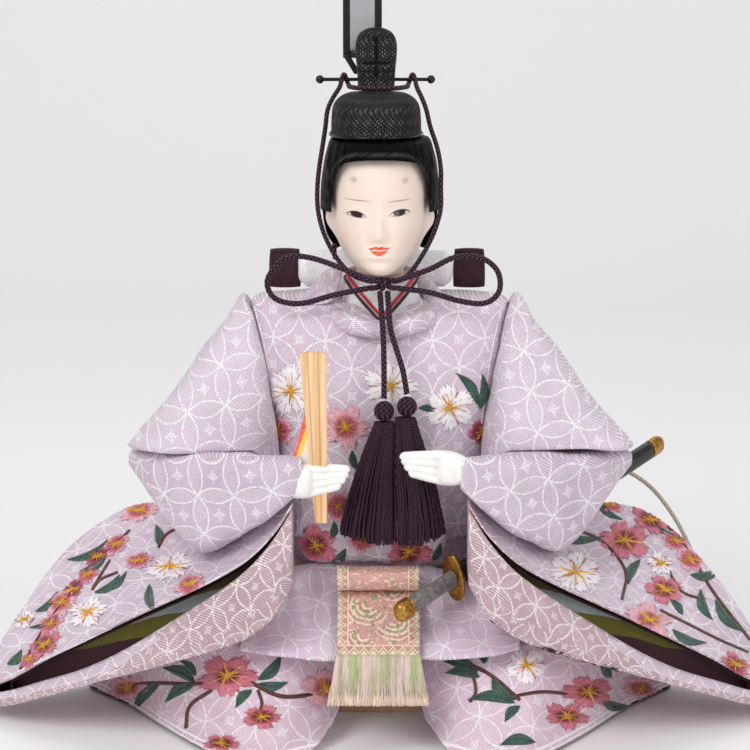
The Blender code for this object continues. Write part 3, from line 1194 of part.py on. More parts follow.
def collars(core, core_room, head_room):
    ring, funnel = round_collar(), under_collar_white()
    ring_room, funnel_room = grown(ring, GAP), grown(funnel, GAP)
    edges = [collar_edge("under_collar_red", 0, RED_EDGE), collar_edge("under_collar_brown", 1, BROWN_EDGE)]
    edge_rooms = [grown(edge, GAP) for edge in edges]
    cut(funnel, core_room, head_room, ring_room)
    cut(core, ring_room)
    roll = back_collar_roll()
    roll_room = grown(roll, GAP)
    cut(roll, ring_room, *edge_rooms)
    flap = collar_flap()
    cut(flap, ring_room, funnel_room, *edge_rooms)
    for word, x in (("right", TAB_RIGHT_X), ("left", TAB_LEFT_X)):
        cut(collar_tab(word, x), roll_room)
    return ring_room, grown(funnel, COLLAR_PLAY), edge_rooms[1]


def main():
    clear_scene()
    board, core, wire_room, head_room = core_and_head()
    core_room, board_room = grown(core, CLOTH_GAP), grown(board, CLOTH_GAP)
    collar_rooms = collars(core, core_room, head_room)
    sword_rooms = sword()
    body = robe_body()
    body_room = grown(body, CLOTH_GAP)
    cut(body, core_room, wire_room, *collar_rooms)
    belt = waist_belt()
    belt_room = grown(belt, CLOTH_GAP)
    cut(belt, core_room)
    cut(waist_fold(), body_room, belt_room)
    sash()
    hands = {"right": hand("right", -1, RIGHT_HAND_AT), "left": hand("left", 1, LEFT_HAND_AT)}
    hand_rooms = {word: grown(piece, GAP) for word, piece in hands.items()}
    baton, paper = shaku(), folded_paper()
    paper_room = grown(paper, GAP)
    cut(hands["right"], grown(baton, GAP), paper_room, wire_room)
    cut(hands["left"], wire_room)
    lap = robe_lap()
    lap_room = grown(lap, CLOTH_GAP)
    knees = []
    for word, side in (("right", -1), ("left", 1)):
        bag, cavity, mouth = sleeve_bag(word, side)
        bag_room = grown(bag, CLOTH_GAP)
        cut(bag, cavity, mouth)
        lining, layers = sleeve_lining(word, side, mouth), inner_layers(word, side)
        lower, upper = forearm_sleeve(word, side), upper_sleeve(word, side)
        cut(lower, body_room, bag_room, wire_room, hand_rooms[word])
        cut(upper, body_room, wire_room)
        leg = knee(word, side)
        cut(leg, core_room, board_room, bag_room, lap_room)
        knees.append(leg)
        cut(lap, bag_room)
        if side > 0:
            for piece in (bag, lining, layers, lower):
                cut(piece, *sword_rooms)
        else:
            cut(lower, paper_room)
    robe_back_skirt()
    back_cord()
    chin_cord()
    bow()
    tassel("right", -1, BALL_RIGHT_AT, DROP_ROUTE_RIGHT)
    tassel("left", 1, BALL_LEFT_AT, DROP_ROUTE_LEFT)
    bpy.context.view_layer.update()


main()
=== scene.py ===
"""The looks of the seated emperor doll: cloth, embroidery, cords, hair, face and lacquer over the frame's solids.

Metres, +Z up, the doll faces -Y. Its own left is at +X, so side is 1 on its left and -1 on its right.
"""

import json
import math

import bmesh
import bpy
import numpy as np
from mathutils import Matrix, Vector
from mathutils.bvhtree import BVHTree

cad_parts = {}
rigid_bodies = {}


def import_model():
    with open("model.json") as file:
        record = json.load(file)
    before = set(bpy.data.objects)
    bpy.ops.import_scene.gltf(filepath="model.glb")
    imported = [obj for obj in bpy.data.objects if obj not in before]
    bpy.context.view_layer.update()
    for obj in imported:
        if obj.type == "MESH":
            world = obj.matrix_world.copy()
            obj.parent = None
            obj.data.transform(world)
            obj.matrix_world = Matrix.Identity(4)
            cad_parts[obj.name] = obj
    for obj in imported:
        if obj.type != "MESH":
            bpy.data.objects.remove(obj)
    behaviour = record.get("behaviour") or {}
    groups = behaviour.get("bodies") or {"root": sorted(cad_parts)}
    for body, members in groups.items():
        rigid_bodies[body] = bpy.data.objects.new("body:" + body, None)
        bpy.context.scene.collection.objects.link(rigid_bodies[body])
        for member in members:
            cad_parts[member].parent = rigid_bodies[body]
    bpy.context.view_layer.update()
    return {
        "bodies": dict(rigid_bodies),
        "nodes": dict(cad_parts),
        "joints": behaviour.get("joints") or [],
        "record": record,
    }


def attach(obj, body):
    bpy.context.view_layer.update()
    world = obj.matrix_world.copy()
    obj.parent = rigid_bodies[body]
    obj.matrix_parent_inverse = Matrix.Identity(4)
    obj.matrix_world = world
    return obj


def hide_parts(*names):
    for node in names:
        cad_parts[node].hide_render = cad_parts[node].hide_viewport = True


MM = 0.001
SIDES = (("right", -1), ("left", 1))

# ---------------------------------------------------------------- camera and what it saw
CAMERA_AT, CAMERA_TILT, CAMERA_PX, PHOTO = (-0.0017, -0.750, 0.255), 10.6, 2268, 750


def camera():
    data = bpy.data.cameras.new("camera")
    data.sensor_width = 36
    data.lens = CAMERA_PX / PHOTO * 36
    made = bpy.data.objects.new("camera", data)
    made.location = CAMERA_AT
    made.rotation_euler = (math.radians(90 - CAMERA_TILT), 0, 0)
    bpy.context.scene.collection.objects.link(made)
    bpy.context.scene.camera = made


def pixel_ray(x, y):
    """The direction in which a spot of the photograph lies, seen from the camera."""
    tilt = math.radians(CAMERA_TILT)
    u, v = (x - PHOTO / 2) / CAMERA_PX, (PHOTO / 2 - y) / CAMERA_PX
    return Vector((u, math.cos(tilt) + v * math.sin(tilt), v * math.cos(tilt) - math.sin(tilt))).normalized()


# ---------------------------------------------------------------- mesh helpers
def spline(points, count, closed=False, even=True):
    """count samples of a smooth curve through points, which may be numbers, points or whole rings."""
    p = np.asarray(points, float)
    n = len(p)
    if closed:
        ring = np.concatenate([p, p[:1]])
    else:
        ring = p
    steps = np.diff(ring, axis=0).reshape(len(ring) - 1, -1)
    steps = np.sqrt((steps**2).sum(1)) + 1e-9
    along = np.concatenate([[0], np.cumsum(steps)])
    t = np.linspace(0, along[-1], count, endpoint=not closed)
    t = np.interp(t, along, np.arange(len(ring))) if even else np.linspace(0, len(ring) - 1, count, endpoint=not closed)
    i = np.minimum(t.astype(int), len(ring) - 2)
    f = (t - i).reshape((-1,) + (1,) * (p.ndim - 1))
    if closed:
        a, b, c, d = (p[(i + k) % n] for k in (-1, 0, 1, 2))
    else:
        padded = np.concatenate([[2 * p[0] - p[1]], p, [2 * p[-1] - p[-2]]])
        a, b, c, d = (padded[i + k] for k in range(4))
    return 0.5 * (2 * b + (c - a) * f + (2 * a - 5 * b + 4 * c - d) * f**2 + (3 * b - a - 3 * c + d) * f**3)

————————

**Problem statement:**
Give again, word for word, only the lines running from the line with "-1, BALL_RIGHT_AT, DROP_ROUTE_RIGHT)" through the line with "for body, members"; include both of those lines.

**Correct result:**
    tassel("right", -1, BALL_RIGHT_AT, DROP_ROUTE_RIGHT)
    tassel("left", 1, BALL_LEFT_AT, DROP_ROUTE_LEFT)
    bpy.context.view_layer.update()


main()
=== scene.py ===
"""The looks of the seated emperor doll: cloth, embroidery, cords, hair, face and lacquer over the frame's solids.

Metres, +Z up, the doll faces -Y. Its own left is at +X, so side is 1 on its left and -1 on its right.
"""

import json
import math

import bmesh
import bpy
import numpy as np
from mathutils import Matrix, Vector
from mathutils.bvhtree import BVHTree

cad_parts = {}
rigid_bodies = {}


def import_model():
    with open("model.json") as file:
        record = json.load(file)
    before = set(bpy.data.objects)
    bpy.ops.import_scene.gltf(filepath="model.glb")
    imported = [obj for obj in bpy.data.objects if obj not in before]
    bpy.context.view_layer.update()
    for obj in imported:
        if obj.type == "MESH":
            world = obj.matrix_world.copy()
            obj.parent = None
            obj.data.transform(world)
            obj.matrix_world = Matrix.Identity(4)
            cad_parts[obj.name] = obj
    for obj in imported:
        if obj.type != "MESH":
            bpy.data.objects.remove(obj)
    behaviour = record.get("behaviour") or {}
    groups = behaviour.get("bodies") or {"root": sorted(cad_parts)}
    for body, members in groups.items():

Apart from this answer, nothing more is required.